That deregistration issue
I'd like to fully understand the general consensus on our position here. What are we saying, exactly?
Gypsy/traveller families should not be allowed to deregister? I disagree, as I suspect most of us would.
Persistent truants should not be allowed to be deregistered? Again, I totally disagree with this view. I hope it's not what we're saying.
Schools and LAs have a legal responsibility to inform all parents about the right to home educate. (Anyone got the legal reference for that please?) and I believe that any parent has and should continue to have the legal right to deregister their child from school. If we allowed any kind of selective deregistration, the line between who was allowed to home educate and who wasn't allowed would creep very quickly to the point that only qualified school teachers were allowed, under close supervision, to keep their children out of school. Therefore it's very dangerous for the rights of everyone who home educates or might want to in future, to be seen to be promoting or colluding with any moves in that direction. I think most of us who have been around the home education scene, lists etc., for any length of time would be well aware of this danger.
The specific issue seems to be the accusation that some schools are witholding information about deregistration until the last minute and then presenting it to parents in the form of a threat, i.e. "Sign this form or we'll prosecute you/expel your child," so that the parents in question aren't actually making an informed decision to home educate and - what are we saying? - that they don't want to do it?
If this is happening, then I agree that it might not be a good thing for the children involved. But only if the child's home life was such that he or she never got any peace to think or learn.
I'm trying to think how it might be bad for the home education community as a whole if this was happening and I'm not getting it. Someone explain please?
From the point of view of the child in question, deregistration could be a lifesaver - however it happens. Why are we talking about denying this right to some of our most vulnerable children?
OK, there will be a proportion of 'feral' children who go off in gangs when not in school and contribute to the destabilisation of communities, but we should get real about what proportion this is, and what exactly do we think these kids are doing in the evenings and at weekends, even if they do attend school fulltime? Preventing their parents from deregistering is not the answer to this problem.
If some schools are attaching threats to pre-typed deregistration letters, the only viable solution is for schools and LEAs to fulfil their legal responsibility to prominently publicise the home education option. If everyone knows from the start that home education is an option for all, deregistration couldn't be forced on them as a last-ditch inevitability.

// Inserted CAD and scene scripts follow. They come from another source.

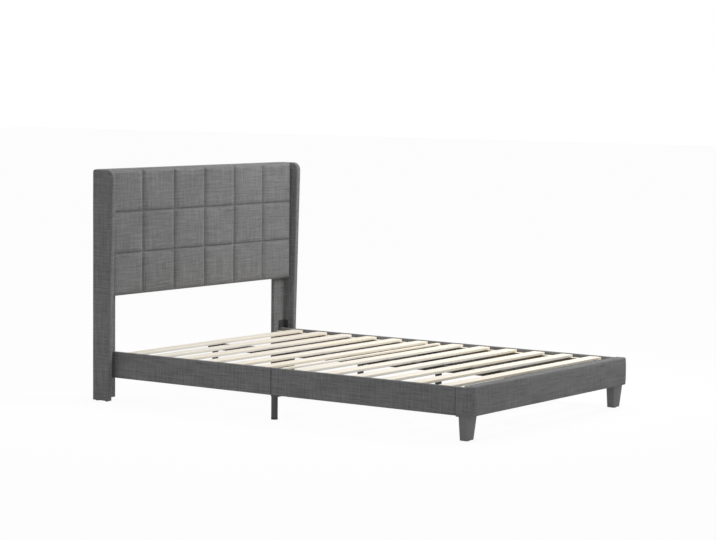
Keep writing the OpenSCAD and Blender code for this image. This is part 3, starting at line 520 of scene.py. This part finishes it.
def inset(loop, distance):
    """The loop moved inwards by the distance, mitred at its corners."""
    ahead = np.roll(loop, -1, 0) - loop
    behind = loop - np.roll(loop, 1, 0)
    ahead /= np.linalg.norm(ahead, axis=1, keepdims=True)
    behind /= np.linalg.norm(behind, axis=1, keepdims=True)
    along = ahead + behind
    along /= np.linalg.norm(along, axis=1, keepdims=True)
    share = np.clip((along * ahead).sum(1), 0.5, 1)
    return loop + np.stack([-along[:, 1], along[:, 0]], 1) * (distance / share)[:, None]


def slab(loop, low, high, edge, crown=0.0, rows=6, order=(0, 1, 2), turns=4, sides=2):
    """Closed padded board: an outline, with its thickness from low to high.

    Rings run from a middle line on one face out to the edge, round it and back on the other face.
    On a face a ring is a blend of the outline, moved in by the edge radius, and the nearest point
    of the middle line, and it rises by crown * (1 - (1 - t)^3) at a share t of the way in.
    """
    loop = np.asarray(loop, float)
    least, most = loop.min(0), loop.max(0)
    half = (most - least).min() / 2
    wide = int((most - least).argmax())
    middle = np.tile((least + most) / 2, (len(loop), 1))
    middle[:, wide] = np.clip(loop[:, wide], least[wide] + half, most[wide] - half)
    face = inset(loop, edge)
    rings = []
    for k in range(rows + 1):
        t = 1 - k / rows
        flat = face * (1 - t) + middle * t
        rings.append((flat, low - crown * (1 - (1 - t) ** 3)))
    for k in range(1, turns + 1):
        angle = math.pi / 2 * k / turns
        rings.append((inset(loop, edge * (1 - math.sin(angle))), low + edge * (1 - math.cos(angle))))
    for k in range(1, sides):
        rings.append((loop, low + edge + (high - low - 2 * edge) * k / sides))
    rings += [(flat, low + high - z) for flat, z in rings[::-1] if z < (low + high) / 2 - 1e-9]
    points = np.concatenate([np.column_stack([flat, np.full(len(flat), z)]) for flat, z in rings])
    quads = ring_quads(len(rings), len(loop))
    return points[:, list(order)], quads


def loft(rings):
    """Closed body through rings of the same count of points, its ends closed onto their middles."""
    count = len(rings[0])
    first = np.tile(rings[0].mean(0), (count, 1))
    last = np.tile(rings[-1].mean(0), (count, 1))
    points = np.concatenate([first, *rings, last])
    return points, ring_quads(len(rings) + 2, count)


def eased_bar(low, high, ease, cuts, bow=0.0, seed=1):
    """Board along X with eased edges: a rounded rectangle whose ends are drawn in by
    ease * (1 - cos) over the last ease of the length, with a slight bow that the seed picks."""
    loop = rounded_rectangle(low[1], high[1], low[2], high[2], ease)
    angles = np.linspace(0, math.pi / 2, 4)
    stations = [(low[0] + ease * (1 - math.sin(t)), ease * (1 - math.cos(t))) for t in angles[::-1]]
    stations += [(x, 0.0) for x in np.linspace(low[0] + ease, high[0] - ease, cuts + 1)[1:-1]]
    stations += [(high[0] - ease * (1 - math.sin(t)), ease * (1 - math.cos(t))) for t in angles]
    rings = []
    for x, drawn in stations:
        share = (x - low[0]) / (high[0] - low[0])
        flat = inset(loop, drawn)
        flat[:, 1] += bow * math.sin(math.pi * share) * math.sin(seed * 2.4)
        rings.append(np.column_stack([np.full(len(flat), x), flat]))
    return loft(rings)


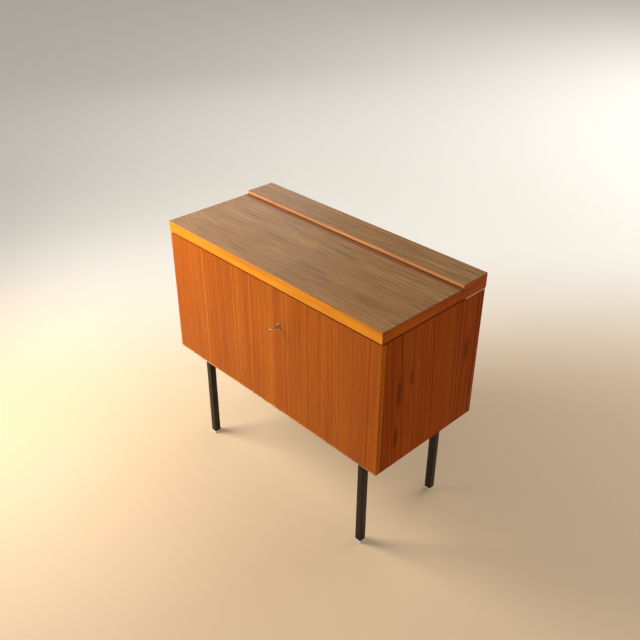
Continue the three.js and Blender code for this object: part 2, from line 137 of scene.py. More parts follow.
def add(tree, kind, sockets=None, **settings):
    """Adds a node, sets it up and fills its sockets."""
    node = tree.nodes.new(kind)
    for key, value in settings.items():
        setattr(node, key, value)
    for key, value in (sockets or {}).items():
        fill(tree, node.inputs[key], value)
    return node


def math_node(tree, operation, a, b=0.0, clamp=False):
    """One step of arithmetic on two numbers."""
    return add(tree, "ShaderNodeMath", {0: a, 1: b}, operation=operation, use_clamp=clamp).outputs[0]


def times(tree, a, b):
    """The product of two numbers."""
    return math_node(tree, "MULTIPLY", a, b)


def plus(tree, a, b):
    """The sum of two numbers."""
    return math_node(tree, "ADD", a, b)


def minus(tree, a, b):
    """The difference of two numbers."""
    return math_node(tree, "SUBTRACT", a, b)


def vectors(tree, operation, a, b=(0, 0, 0), output=0):
    """One step on two vectors. Output 0 is a vector and output 1 a number."""
    return add(tree, "ShaderNodeVectorMath", {0: a, 1: b}, operation=operation).outputs[output]


def stretched(tree, vector, amount):
    """A vector made longer or shorter."""
    return add(tree, "ShaderNodeVectorMath", {0: vector, "Scale": amount}, operation="SCALE").outputs[0]


def split(tree, vector):
    """The three numbers of a vector."""
    return add(tree, "ShaderNodeSeparateXYZ", {0: vector}).outputs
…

The real solutions go far deeper than this, into the realm of family cohesion - a fact that government does seem to realise. I strongly believe that encouraging the separation of children from their parents with full-time employment for all adults, full-time mass childcare of very young children by people who are strangers to them, and ever-increasing school hours and ages of attendance will not do anything to help family cohesion at all. Family life can only be damaged by these measures, because what time do families have left to be together?
Our innate instincts further the survival of our species. These instincts are strongest in parents with very young children. If this bond is allowed to develop healthily, much generational damage can be healed. Every parent's natural instinct is to teach our young how to survive, so even after years of disassociation and truancy, family life and a child's education can be saved by deregistration.
What are we, as home educators, really scared of in this respect?
Please explain this to me if you can, because I'm really struggling to understand some people's viewpoints and I know I'm not the only one.